Only the lines from the first one through the line with "return right, back.cross(right), back" should be printed, exactly as they appear.

START

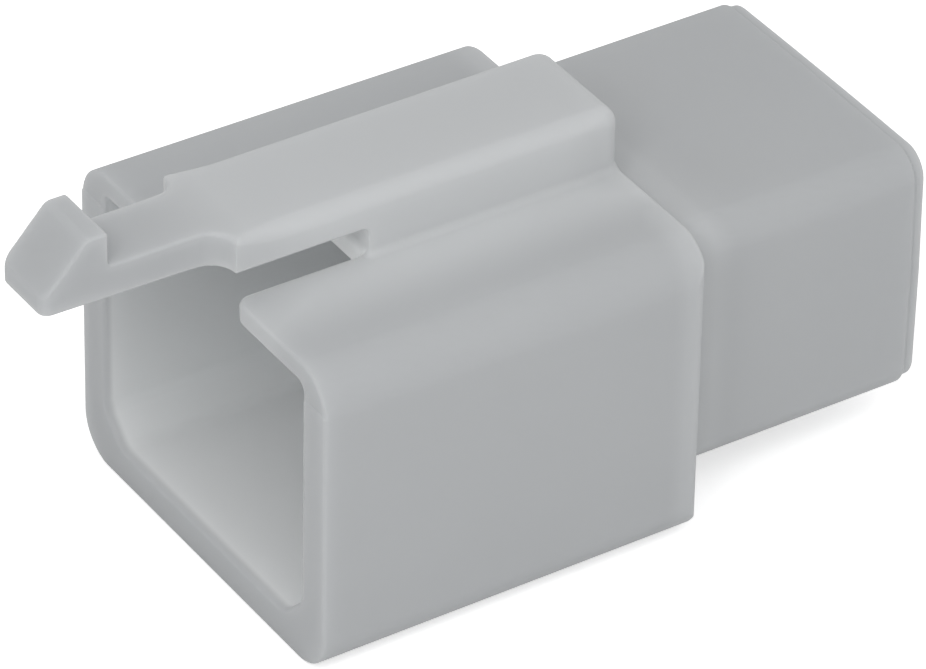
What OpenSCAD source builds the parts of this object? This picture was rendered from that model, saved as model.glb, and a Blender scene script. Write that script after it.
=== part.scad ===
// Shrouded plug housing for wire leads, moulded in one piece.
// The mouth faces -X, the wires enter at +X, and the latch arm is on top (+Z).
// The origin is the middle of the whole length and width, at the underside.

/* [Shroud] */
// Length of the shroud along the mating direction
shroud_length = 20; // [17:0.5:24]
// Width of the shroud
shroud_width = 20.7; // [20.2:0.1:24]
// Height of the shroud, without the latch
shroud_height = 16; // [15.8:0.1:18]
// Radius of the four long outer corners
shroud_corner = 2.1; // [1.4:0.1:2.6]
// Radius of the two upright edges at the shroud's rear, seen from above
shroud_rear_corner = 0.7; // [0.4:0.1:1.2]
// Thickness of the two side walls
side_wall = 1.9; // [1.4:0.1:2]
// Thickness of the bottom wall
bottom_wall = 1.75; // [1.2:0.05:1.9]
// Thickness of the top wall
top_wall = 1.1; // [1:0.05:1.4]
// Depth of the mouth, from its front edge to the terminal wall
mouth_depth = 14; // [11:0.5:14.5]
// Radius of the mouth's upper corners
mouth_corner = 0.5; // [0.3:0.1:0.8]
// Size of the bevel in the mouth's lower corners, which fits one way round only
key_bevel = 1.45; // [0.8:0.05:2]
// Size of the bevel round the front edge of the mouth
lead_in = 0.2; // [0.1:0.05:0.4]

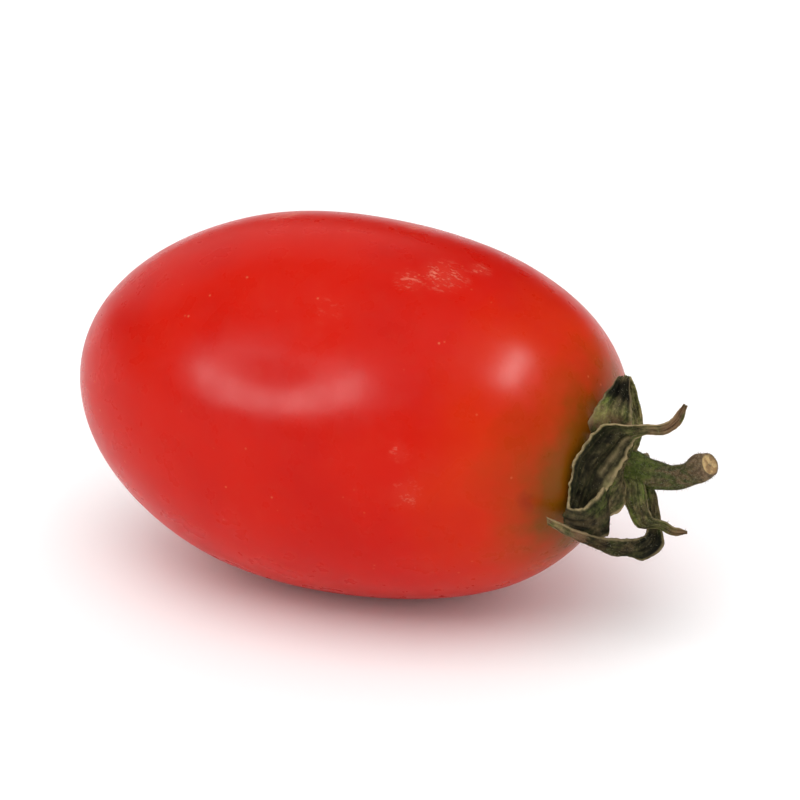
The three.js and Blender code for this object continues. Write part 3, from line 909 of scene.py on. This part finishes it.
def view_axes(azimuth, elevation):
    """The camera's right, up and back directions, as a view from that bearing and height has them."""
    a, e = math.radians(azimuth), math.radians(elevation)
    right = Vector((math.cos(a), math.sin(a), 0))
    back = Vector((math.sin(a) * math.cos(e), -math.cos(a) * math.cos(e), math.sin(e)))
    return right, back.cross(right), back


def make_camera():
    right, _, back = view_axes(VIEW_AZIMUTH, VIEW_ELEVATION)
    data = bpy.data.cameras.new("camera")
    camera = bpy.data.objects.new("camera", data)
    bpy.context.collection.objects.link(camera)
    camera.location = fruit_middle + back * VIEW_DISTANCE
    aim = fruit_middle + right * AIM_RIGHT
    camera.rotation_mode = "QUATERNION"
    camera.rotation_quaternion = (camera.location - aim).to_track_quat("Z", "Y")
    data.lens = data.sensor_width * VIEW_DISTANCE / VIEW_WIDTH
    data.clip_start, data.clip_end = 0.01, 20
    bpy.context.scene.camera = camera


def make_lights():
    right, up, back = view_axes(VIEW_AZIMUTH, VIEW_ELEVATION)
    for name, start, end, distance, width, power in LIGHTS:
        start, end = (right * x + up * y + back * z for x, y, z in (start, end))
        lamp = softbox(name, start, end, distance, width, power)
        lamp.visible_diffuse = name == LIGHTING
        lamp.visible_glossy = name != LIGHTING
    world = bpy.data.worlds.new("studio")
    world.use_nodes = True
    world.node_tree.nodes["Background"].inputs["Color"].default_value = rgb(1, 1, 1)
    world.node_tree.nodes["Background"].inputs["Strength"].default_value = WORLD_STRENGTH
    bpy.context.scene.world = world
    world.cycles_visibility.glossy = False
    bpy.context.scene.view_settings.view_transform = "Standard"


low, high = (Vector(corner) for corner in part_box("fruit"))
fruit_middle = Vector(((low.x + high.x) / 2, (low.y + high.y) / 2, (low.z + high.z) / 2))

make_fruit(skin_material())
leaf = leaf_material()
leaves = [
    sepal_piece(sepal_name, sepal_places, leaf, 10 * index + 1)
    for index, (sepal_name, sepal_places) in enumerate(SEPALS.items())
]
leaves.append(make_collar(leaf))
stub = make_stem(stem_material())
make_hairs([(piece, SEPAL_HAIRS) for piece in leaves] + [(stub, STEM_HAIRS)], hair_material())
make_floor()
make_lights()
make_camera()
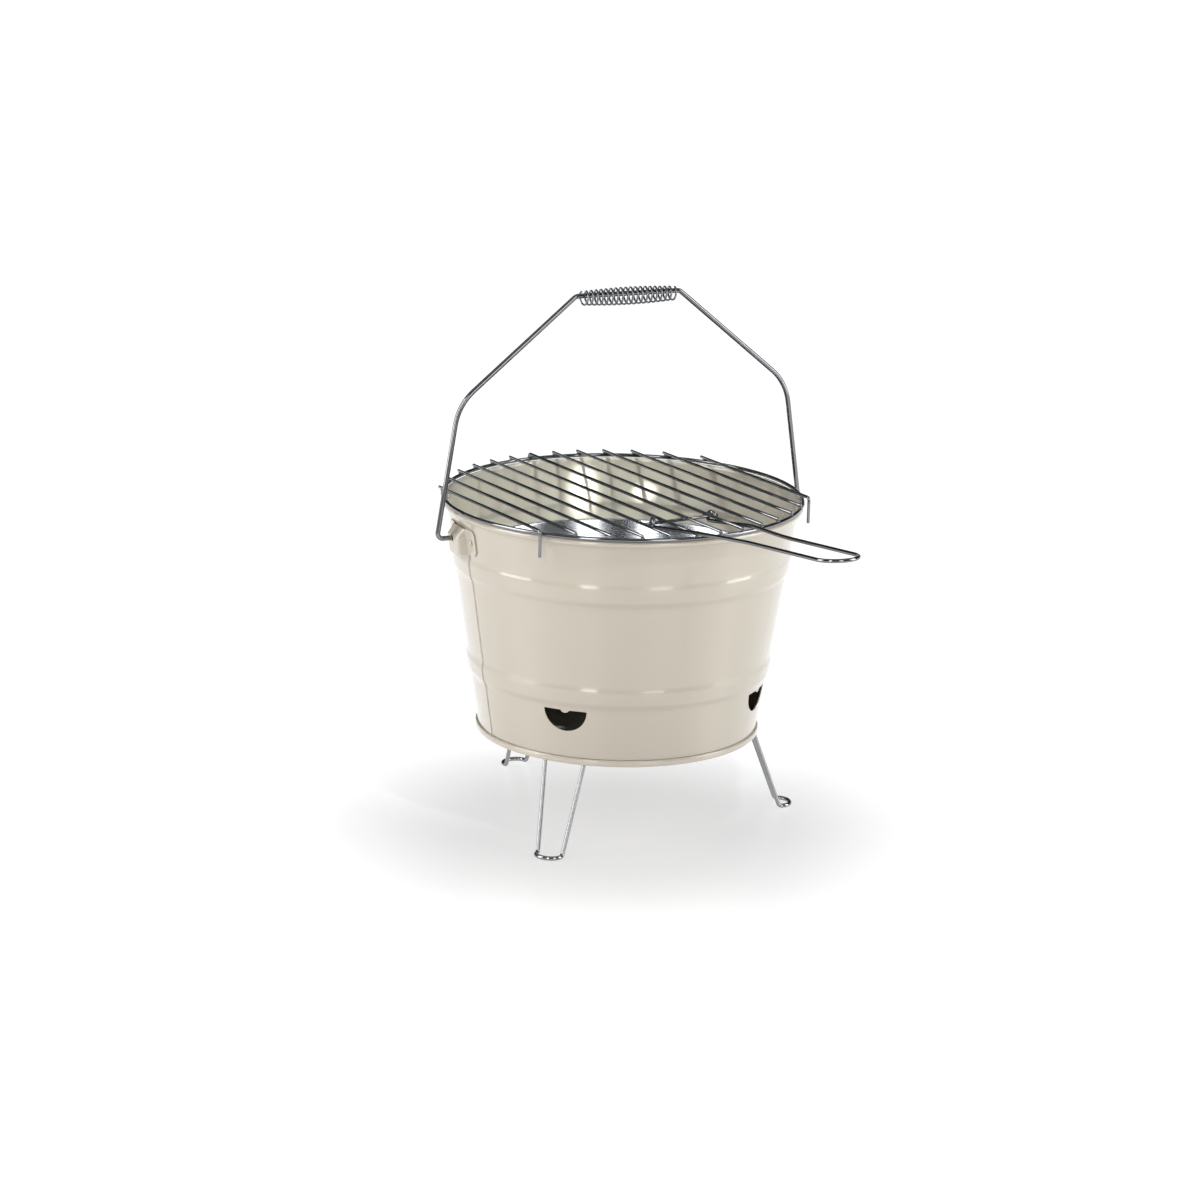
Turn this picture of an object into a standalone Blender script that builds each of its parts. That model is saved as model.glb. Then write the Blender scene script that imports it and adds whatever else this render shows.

END

| CORRECT RESULT |
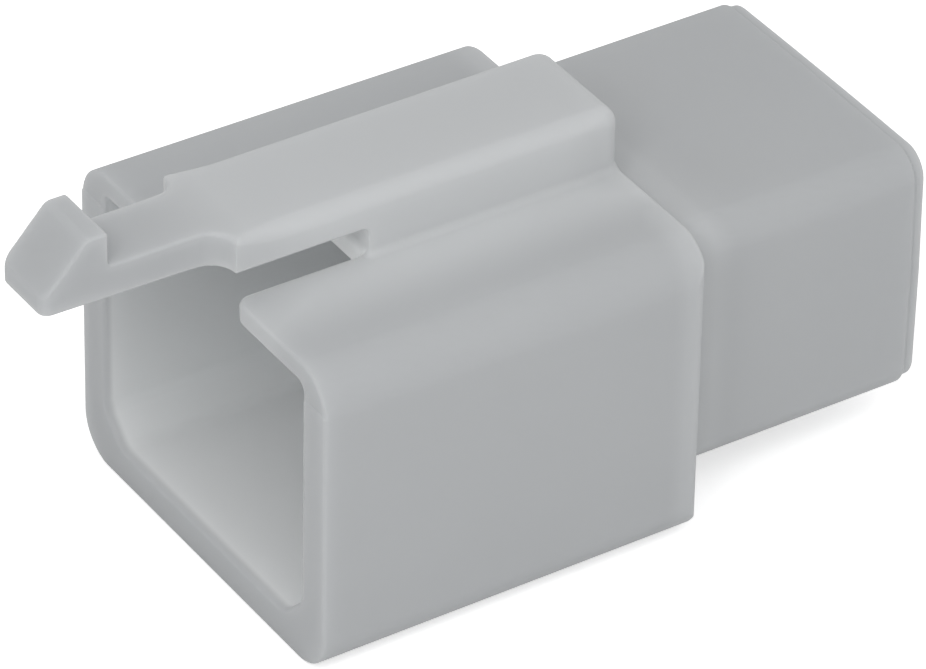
What OpenSCAD source builds the parts of this object? This picture was rendered from that model, saved as model.glb, and a Blender scene script. Write that script after it.
=== part.scad ===
// Shrouded plug housing for wire leads, moulded in one piece.
// The mouth faces -X, the wires enter at +X, and the latch arm is on top (+Z).
// The origin is the middle of the whole length and width, at the underside.

/* [Shroud] */
// Length of the shroud along the mating direction
shroud_length = 20; // [17:0.5:24]
// Width of the shroud
shroud_width = 20.7; // [20.2:0.1:24]
// Height of the shroud, without the latch
shroud_height = 16; // [15.8:0.1:18]
// Radius of the four long outer corners
shroud_corner = 2.1; // [1.4:0.1:2.6]
// Radius of the two upright edges at the shroud's rear, seen from above
shroud_rear_corner = 0.7; // [0.4:0.1:1.2]
// Thickness of the two side walls
side_wall = 1.9; // [1.4:0.1:2]
// Thickness of the bottom wall
bottom_wall = 1.75; // [1.2:0.05:1.9]
// Thickness of the top wall
top_wall = 1.1; // [1:0.05:1.4]
// Depth of the mouth, from its front edge to the terminal wall
mouth_depth = 14; // [11:0.5:14.5]
// Radius of the mouth's upper corners
mouth_corner = 0.5; // [0.3:0.1:0.8]
// Size of the bevel in the mouth's lower corners, which fits one way round only
key_bevel = 1.45; // [0.8:0.05:2]
// Size of the bevel round the front edge of the mouth
lead_in = 0.2; // [0.1:0.05:0.4]

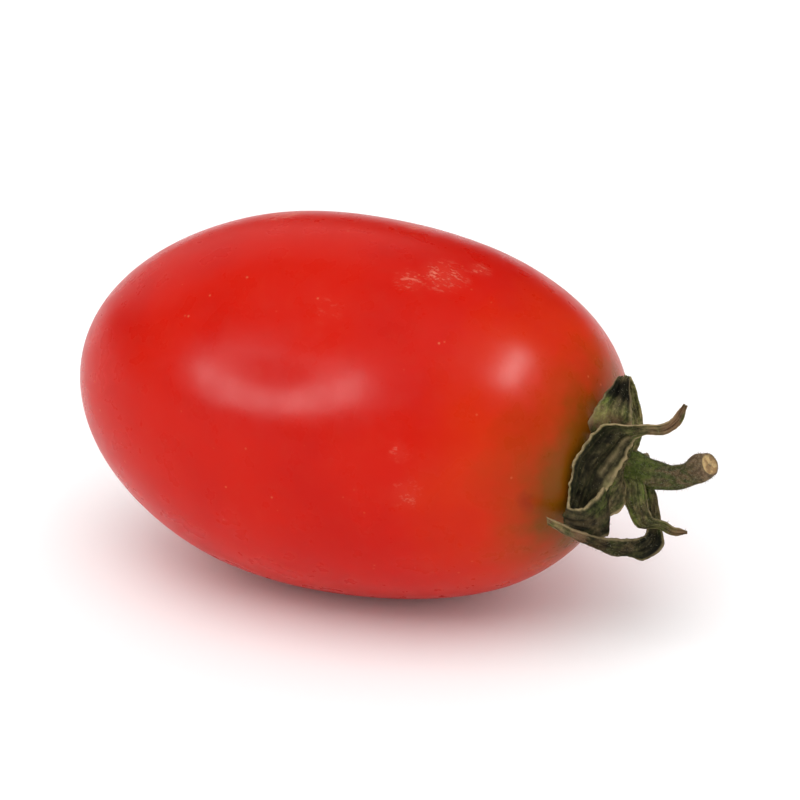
The three.js and Blender code for this object continues. Write part 3, from line 909 of scene.py on. This part finishes it.
def view_axes(azimuth, elevation):
    """The camera's right, up and back directions, as a view from that bearing and height has them."""
    a, e = math.radians(azimuth), math.radians(elevation)
    right = Vector((math.cos(a), math.sin(a), 0))
    back = Vector((math.sin(a) * math.cos(e), -math.cos(a) * math.cos(e), math.sin(e)))
    return right, back.cross(right), back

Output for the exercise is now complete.